-- start --

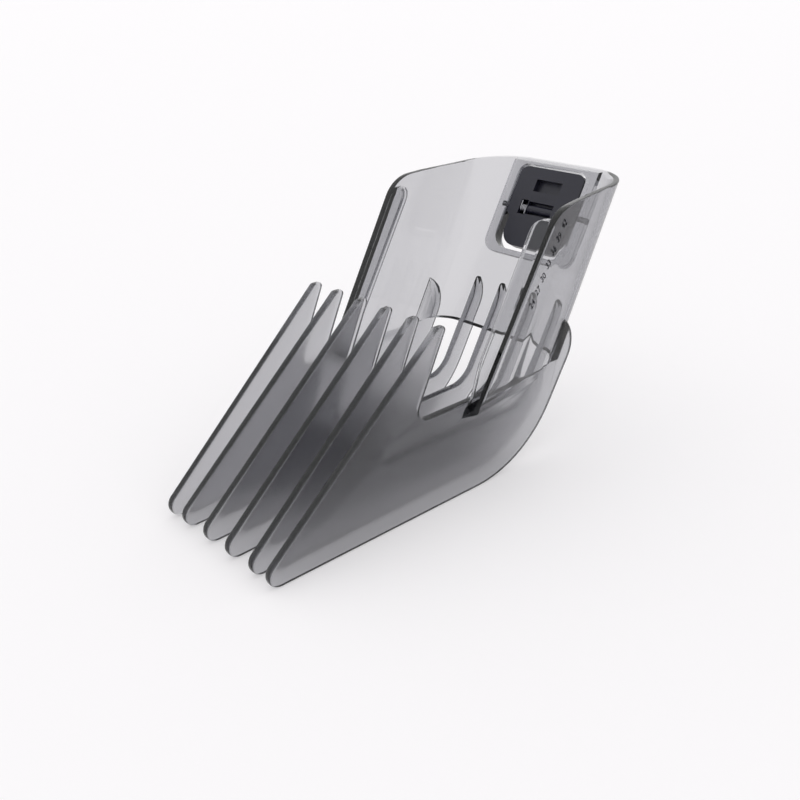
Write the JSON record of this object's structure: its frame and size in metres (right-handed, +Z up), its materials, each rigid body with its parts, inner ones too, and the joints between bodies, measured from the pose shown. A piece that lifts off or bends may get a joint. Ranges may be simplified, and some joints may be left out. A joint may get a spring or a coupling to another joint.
{
  "type": "hair clipper guide comb",
  "caption": "Adjustable guide comb for a hair clipper: long parallel fins under a leaning open-front sleeve that slides over the clipper, with a sprung rocker latch.",
  "frame": {"origin": "centre of the bounding box, on the surface the fins stand on", "axes": "+X across the comb to its right as seen from the fin noses, +Y from the fin noses towards the sleeve, +Z up"},
  "size_m": [0.0584, 0.1273, 0.0716],
  "materials": {
    "smoke_plastic": "clear moulded plastic with a smoke tint",
    "rocker_plastic": "fine satin",
    "steel": "bright drawn wire",
    "scale_ink": "pad-printed ink"
  },
  "bodies": {
    "comb": {"fin_1": "smoke_plastic", "fin_2": "smoke_plastic", "fin_3": "smoke_plastic", "fin_4": "smoke_plastic", "fin_5": "smoke_plastic", "fin_6": "smoke_plastic", "side_wall_left": "smoke_plastic", "side_wall_right": "smoke_plastic", "rear_corner_left": "smoke_plastic", "rear_corner_right": "smoke_plastic", "back_wall": "smoke_plastic", "guide_rail_left": "smoke_plastic", "guide_rail_right": "smoke_plastic", "latch_frame": "smoke_plastic", "latch_pin": "steel", "latch_spring": "steel", "scale_numerals": "scale_ink"},
    "rocker": {"latch_rocker": "rocker_plastic"}
  },
  "joints": [
    {"name": "rocker_hinge", "type": "hinge", "parent": "comb", "child": "rocker", "pos_m": [0, 0.05416, 0.05916], "axis": [-1, 0, 0], "range_deg": [0, 8], "stiffness_Nm_per_rad": 0.05, "springref_deg": -11.46, "deforming": ["latch_spring"]}
  ]
}
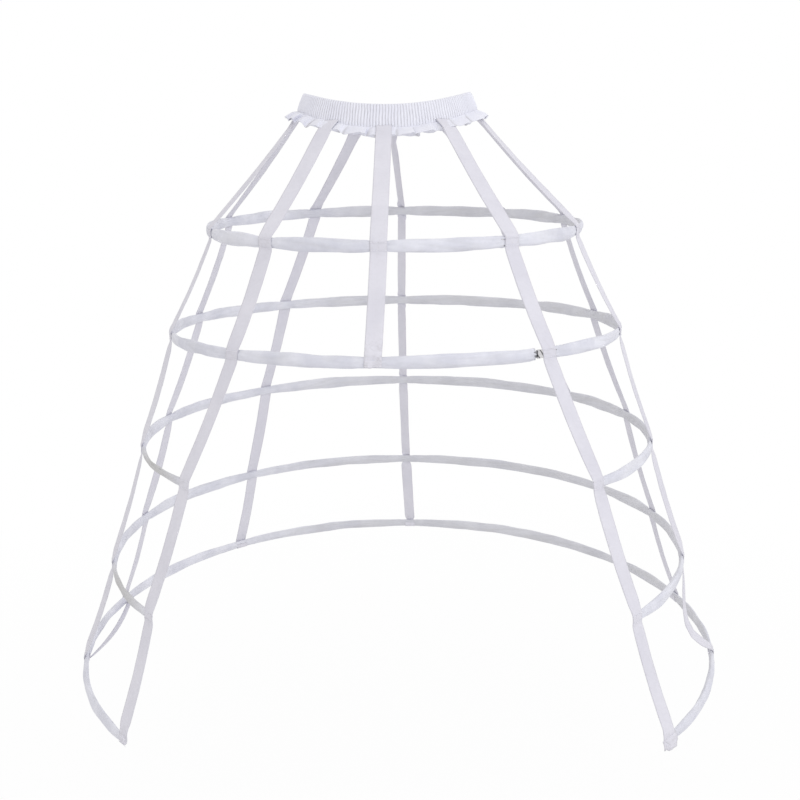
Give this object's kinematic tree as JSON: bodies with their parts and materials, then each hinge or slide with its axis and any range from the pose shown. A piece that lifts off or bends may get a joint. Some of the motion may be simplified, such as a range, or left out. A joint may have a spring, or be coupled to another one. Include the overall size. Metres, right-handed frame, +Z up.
{
  "type": "crinoline cage",
  "caption": "Bell-shaped skirt support: sprung hoops in cloth sleeves hang on tapes from a gathered elastic waistband, open at the lower front.",
  "frame": {"origin": "centre of the waist, half-way up the waistband at its sides", "axes": "+Z up, towards the wearer's head; -Y is the front, where the three lower hoops are open; +X is the viewer's right when seen from the front"},
  "size_m": [0.9076, 0.7776, 0.7747],
  "materials": {
    "elastic": "woven elastic, matt white",
    "waistband_cloth": "fine plain-weave cotton, matt, off white with a cool lilac cast",
    "sleeve_cloth": "soft plain-weave cotton, matt, off white with a cool lilac cast",
    "tape_cloth": "flat woven tape, matt, off white with a cool lilac cast",
    "boning_steel": "spring steel, dull grey",
    "ferrule_steel": "plated steel, dull",
    "cap_plastic": "dipped white plastic"
  },
  "bodies": {
    "root": {"waist_elastic": "elastic", "waistband_casing": "waistband_cloth", "hoop_1_bone": "boning_steel", "hoop_2_bone": "boning_steel", "hoop_3_bone": "boning_steel", "hoop_4_bone": "boning_steel", "hoop_5_bone": "boning_steel", "hoop_1_ferrule": "ferrule_steel", "hoop_2_ferrule": "ferrule_steel", "hoop_3_left_cap": "cap_plastic", "hoop_3_right_cap": "cap_plastic", "hoop_4_left_cap": "cap_plastic", "hoop_4_right_cap": "cap_plastic", "hoop_5_left_cap": "cap_plastic", "hoop_5_right_cap": "cap_plastic", "hoop_1_sleeve": "sleeve_cloth", "hoop_2_sleeve": "sleeve_cloth", "hoop_3_sleeve": "sleeve_cloth", "hoop_4_sleeve": "sleeve_cloth", "hoop_5_sleeve": "sleeve_cloth", "front_centre_tape": "tape_cloth", "front_left_tape": "tape_cloth", "front_right_tape": "tape_cloth", "side_left_tape": "tape_cloth", "side_right_tape": "tape_cloth", "rear_side_left_tape": "tape_cloth", "rear_side_right_tape": "tape_cloth", "back_left_tape": "tape_cloth", "back_right_tape": "tape_cloth", "back_centre_tape": "tape_cloth", "left_side_tie": "tape_cloth"}
  },
  "joints": []
}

-- end --

Required work: Copy the records above exactly as they appear.

Problem solution:
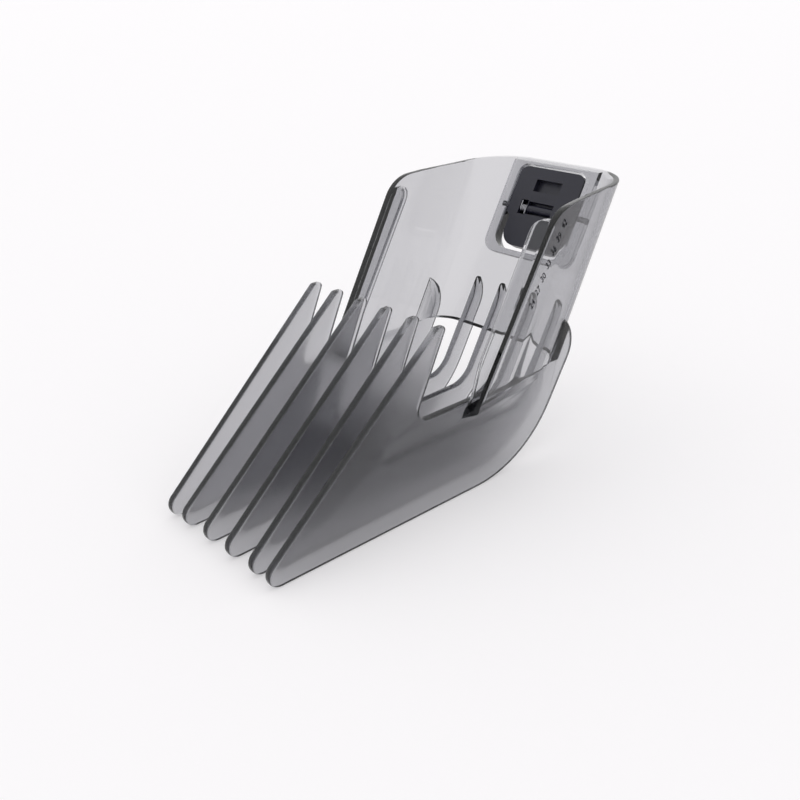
Write the JSON record of this object's structure: its frame and size in metres (right-handed, +Z up), its materials, each rigid body with its parts, inner ones too, and the joints between bodies, measured from the pose shown. A piece that lifts off or bends may get a joint. Ranges may be simplified, and some joints may be left out. A joint may get a spring or a coupling to another joint.
{
  "type": "hair clipper guide comb",
  "caption": "Adjustable guide comb for a hair clipper: long parallel fins under a leaning open-front sleeve that slides over the clipper, with a sprung rocker latch.",
  "frame": {"origin": "centre of the bounding box, on the surface the fins stand on", "axes": "+X across the comb to its right as seen from the fin noses, +Y from the fin noses towards the sleeve, +Z up"},
  "size_m": [0.0584, 0.1273, 0.0716],
  "materials": {
    "smoke_plastic": "clear moulded plastic with a smoke tint",
    "rocker_plastic": "fine satin",
    "steel": "bright drawn wire",
    "scale_ink": "pad-printed ink"
  },
  "bodies": {
    "comb": {"fin_1": "smoke_plastic", "fin_2": "smoke_plastic", "fin_3": "smoke_plastic", "fin_4": "smoke_plastic", "fin_5": "smoke_plastic", "fin_6": "smoke_plastic", "side_wall_left": "smoke_plastic", "side_wall_right": "smoke_plastic", "rear_corner_left": "smoke_plastic", "rear_corner_right": "smoke_plastic", "back_wall": "smoke_plastic", "guide_rail_left": "smoke_plastic", "guide_rail_right": "smoke_plastic", "latch_frame": "smoke_plastic", "latch_pin": "steel", "latch_spring": "steel", "scale_numerals": "scale_ink"},
    "rocker": {"latch_rocker": "rocker_plastic"}
  },
  "joints": [
    {"name": "rocker_hinge", "type": "hinge", "parent": "comb", "child": "rocker", "pos_m": [0, 0.05416, 0.05916], "axis": [-1, 0, 0], "range_deg": [0, 8], "stiffness_Nm_per_rad": 0.05, "springref_deg": -11.46, "deforming": ["latch_spring"]}
  ]
}
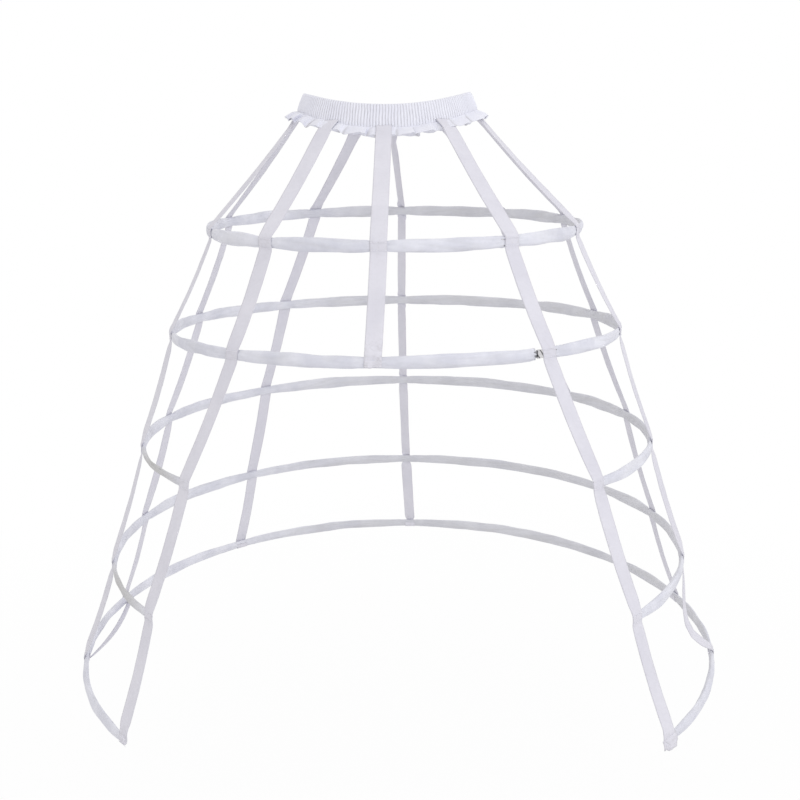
Give this object's kinematic tree as JSON: bodies with their parts and materials, then each hinge or slide with its axis and any range from the pose shown. A piece that lifts off or bends may get a joint. Some of the motion may be simplified, such as a range, or left out. A joint may have a spring, or be coupled to another one. Include the overall size. Metres, right-handed frame, +Z up.
{
  "type": "crinoline cage",
  "caption": "Bell-shaped skirt support: sprung hoops in cloth sleeves hang on tapes from a gathered elastic waistband, open at the lower front.",
  "frame": {"origin": "centre of the waist, half-way up the waistband at its sides", "axes": "+Z up, towards the wearer's head; -Y is the front, where the three lower hoops are open; +X is the viewer's right when seen from the front"},
  "size_m": [0.9076, 0.7776, 0.7747],
  "materials": {
    "elastic": "woven elastic, matt white",
    "waistband_cloth": "fine plain-weave cotton, matt, off white with a cool lilac cast",
    "sleeve_cloth": "soft plain-weave cotton, matt, off white with a cool lilac cast",
    "tape_cloth": "flat woven tape, matt, off white with a cool lilac cast",
    "boning_steel": "spring steel, dull grey",
    "ferrule_steel": "plated steel, dull",
    "cap_plastic": "dipped white plastic"
  },
  "bodies": {
    "root": {"waist_elastic": "elastic", "waistband_casing": "waistband_cloth", "hoop_1_bone": "boning_steel", "hoop_2_bone": "boning_steel", "hoop_3_bone": "boning_steel", "hoop_4_bone": "boning_steel", "hoop_5_bone": "boning_steel", "hoop_1_ferrule": "ferrule_steel", "hoop_2_ferrule": "ferrule_steel", "hoop_3_left_cap": "cap_plastic", "hoop_3_right_cap": "cap_plastic", "hoop_4_left_cap": "cap_plastic", "hoop_4_right_cap": "cap_plastic", "hoop_5_left_cap": "cap_plastic", "hoop_5_right_cap": "cap_plastic", "hoop_1_sleeve": "sleeve_cloth", "hoop_2_sleeve": "sleeve_cloth", "hoop_3_sleeve": "sleeve_cloth", "hoop_4_sleeve": "sleeve_cloth", "hoop_5_sleeve": "sleeve_cloth", "front_centre_tape": "tape_cloth", "front_left_tape": "tape_cloth", "front_right_tape": "tape_cloth", "side_left_tape": "tape_cloth", "side_right_tape": "tape_cloth", "rear_side_left_tape": "tape_cloth", "rear_side_right_tape": "tape_cloth", "back_left_tape": "tape_cloth", "back_right_tape": "tape_cloth", "back_centre_tape": "tape_cloth", "left_side_tie": "tape_cloth"}
  },
  "joints": []
}